Methods

Reusable formats for group learning, co-creation, reflection, decision-making, and coordination.

Standards

Shared expectations for documentation, governance, participation, facilitation, and evidence quality.

Adaptability

Methods must travel between contexts without becoming rigid or detached from local reality.

What Labs methods are

CCE Labs methods are practical patterns for helping groups collaborate better. They can include meeting formats, facilitation scripts, reflection cycles, decision protocols, documentation templates, onboarding practices, and governance agreements.

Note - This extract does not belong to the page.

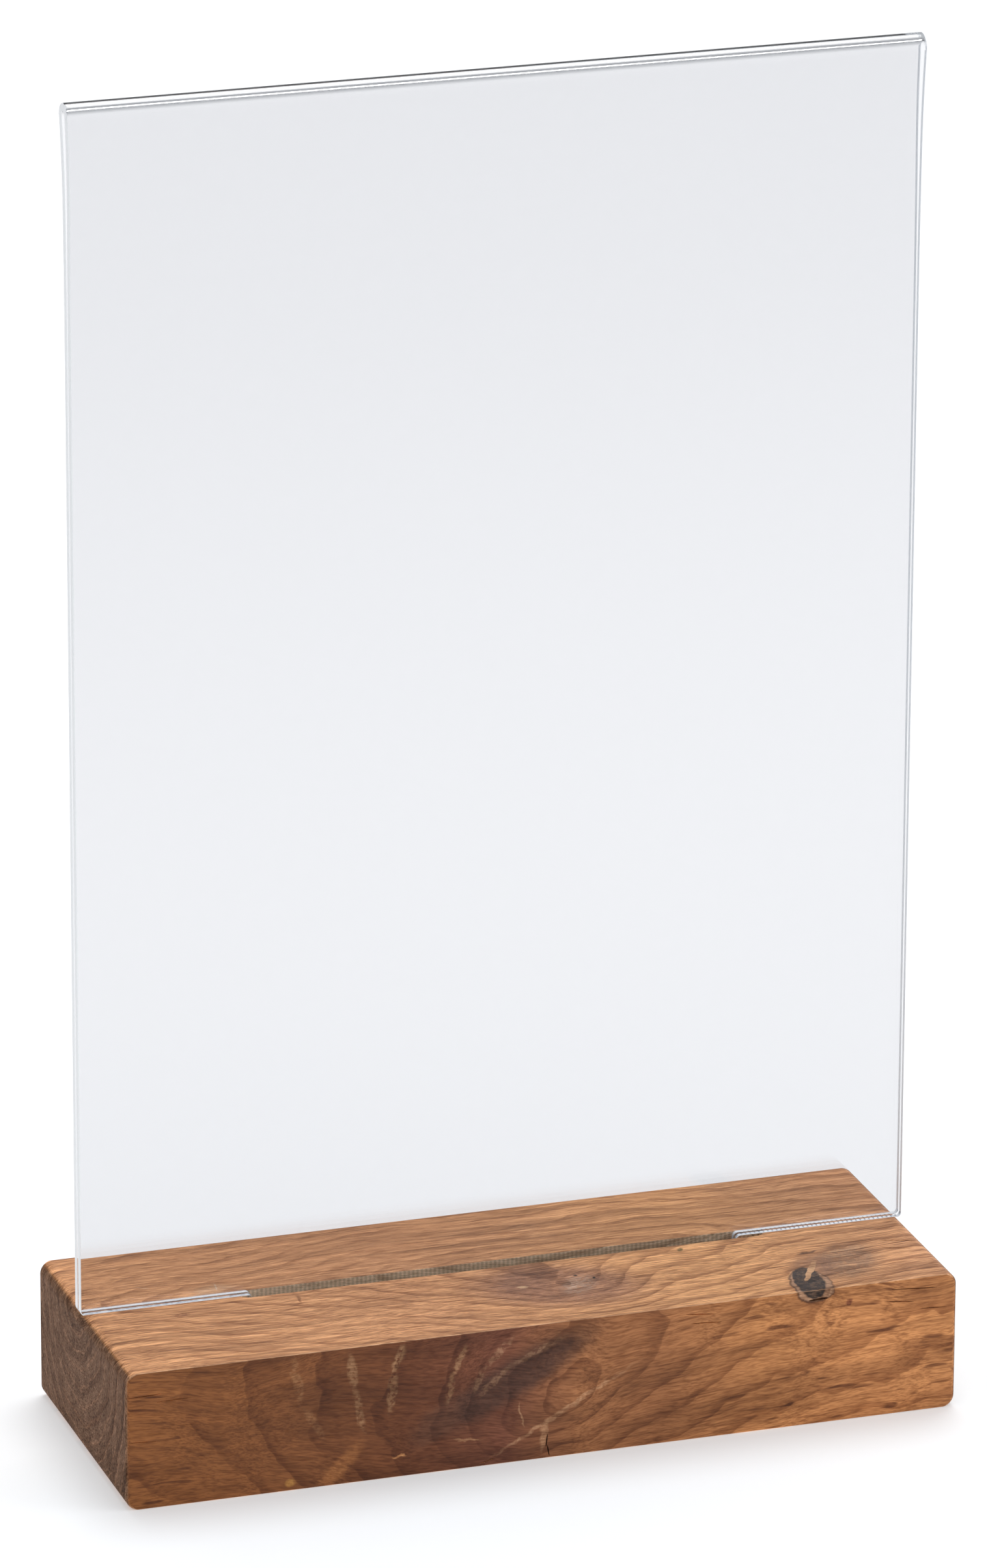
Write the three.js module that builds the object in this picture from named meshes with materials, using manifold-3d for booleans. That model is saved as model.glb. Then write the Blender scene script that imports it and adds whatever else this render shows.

The aim is not to create a closed methodology. The aim is to build a living library of practices that can be tested, improved, and adapted.

Method areas

The programme develops methods in several areas:

  • Collaborative inquiry — how groups frame a shared question and learn together.
  • Co-creation — how people generate, test, and refine ideas without losing accountability.
  • Collective intelligence — how individual insight, shared knowledge, and technological support can compound.
  • Trust and repair — how groups handle tension, misalignment, and damaged confidence.
  • Governance — how roles, decisions, consent, escalation, and stewardship are made explicit.
  • Documentation — how learning is captured so it can be reused by others.
  • Hosting — how physical, digital, and hybrid spaces shape collaboration quality.

Standards

Standards make learning transferable. CCE Labs should define simple expectations for:

  • the purpose and scope of a Lab;
  • participant roles and consent;
  • how decisions are made;
  • how evidence is recorded;
  • how methods are named and versioned;
  • how risks, limits, and unresolved questions are surfaced;
  • how learning is shared beyond the Lab.

A living library

Methods and standards should be published when they are useful enough to share and honest enough to critique. Each method should carry context: where it was tested, what it is for, what it is not for, and what evidence supports it.